Some who are sympathetic to the site’s cause wonder if its popular approach might backfire. “What they may discover is that in an attempt to answer the arguments, they’re going to create more skeptics than they will answer,” said Wolpe.

Brettler is more optimistic. Having led adult-education classes in Boston for years on these topics, he’s found the material can often prove spiritually affirming. “After hearing me teach the Bible critically, more and more of those people go to shul more regularly, study Torah regularly, get there in time for the Torah reading, simply because they have the background to understand it in a way that they can relate to,” he said. “The notion that this is harmful to Jewish identity and observance may be true for some individuals but I think is not true as a generalization.”
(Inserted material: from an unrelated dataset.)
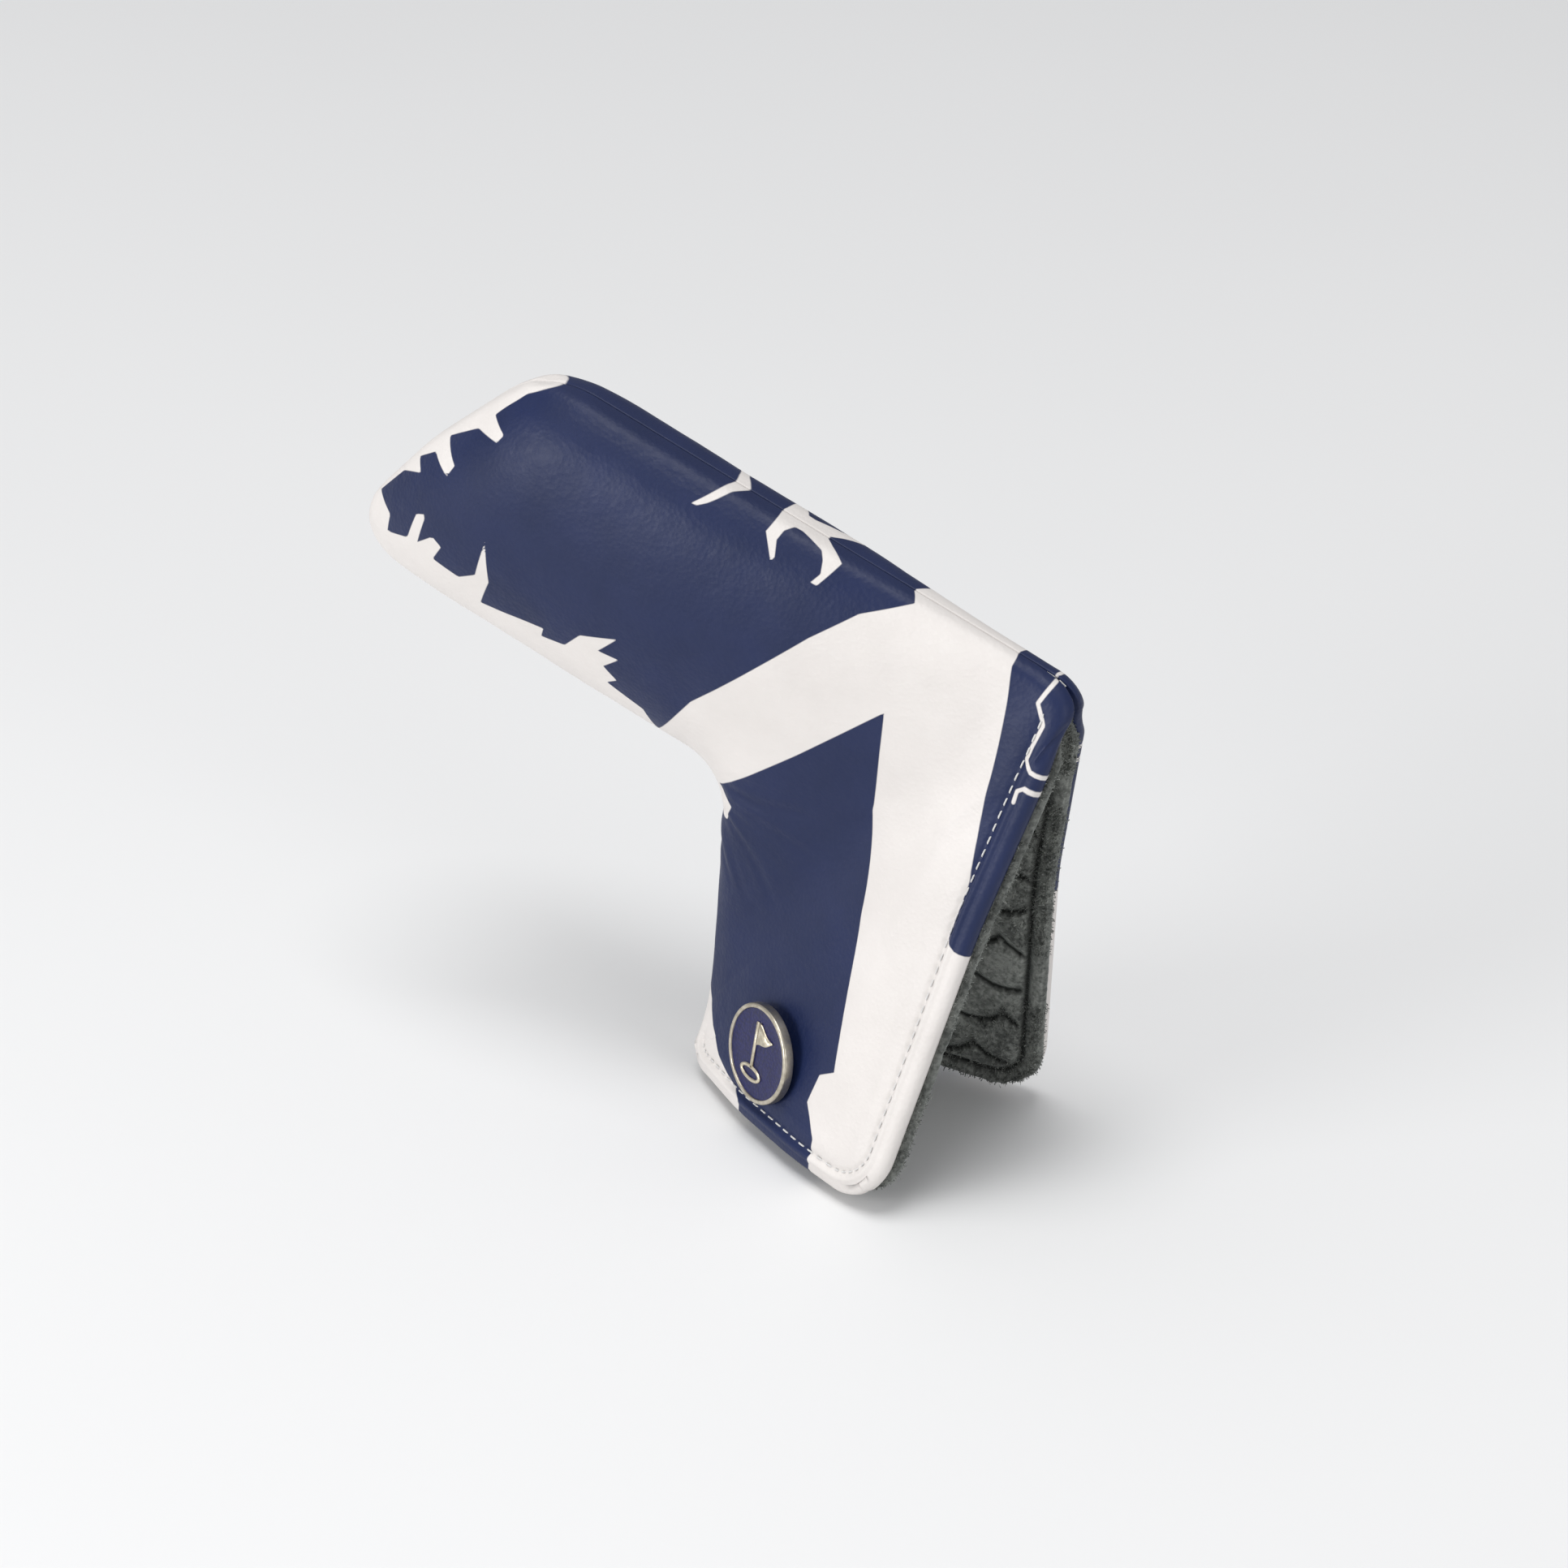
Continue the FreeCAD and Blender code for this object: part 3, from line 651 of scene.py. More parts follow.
def leather_relief(grid, head_rows, opened, half):
    """Height of the leather's relief along its normals, zero at the border."""
    flat = grid[..., [0, 2]]
    near, far, toe = arc_gaps(grid)
    sewn = np.ones((2,) + grid.shape[:2])
    sewn[0, head_rows:] = 1 - opened[head_rows:, :1]
    sewn[1, head_rows:] = 1 - opened[head_rows:, -1:]
    height = seam_relief(near) * sewn[0] + 0.6 * seam_relief(far) * sewn[1] + 0.7 * seam_relief(toe)
    gap, free, along = free_edge(flat)
    rim = LEATHER_INSETS[0]
    puff = HEM_PUFF * np.sin(np.pi * np.clip((gap - rim) / (STITCH_INSET - 0.3 - rim), 0, 1)) ** 1.5
    pull = 1 + 0.25 * np.cos(2 * np.pi * along / STITCH_PITCH)
    groove = GROOVE_DEPTH * pull * bump_at(gap, STITCH_INSET, 0.75)
    beside = 0.3 * bump_at(gap, STITCH_INSET + 3.6, 2.2)
    height += free * (puff - groove + beside)
    inland = ease(np.minimum(np.minimum(near, far), np.minimum(toe, gap + 40 * (1 - free))) / INLAND)
    soft = sum(rise * speckle(grid, size, half + seed) for rise, size, seed in SOFT_RELIEF)
    depth, width, spot = NECK_DENT
    dent = -depth * bump_at(np.linalg.norm(flat - CORNERS["inner"] - spot, axis=-1), 0, width)
    return height + inland * (soft + creases(flat) + dent)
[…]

Ultimately, said Holtz, no matter where one comes down on the question of the Torah’s origins, modern biblical scholarship is not going away and needs to be reckoned with by contemporary Jews—even if solutions to the problems it raises sometimes remain elusive. Holtz is no stranger to balancing the commitments of faith and scholarship, having studied Bible at Harvard and the University of Pennsylvania before taking up his post at Yeshiva University. “I’m rather confident in people that they can live with questions,” he said. “That’s a big step for many people. But I think that, in my case at least, in my own personal experience, you live with the questions, and the question is there.”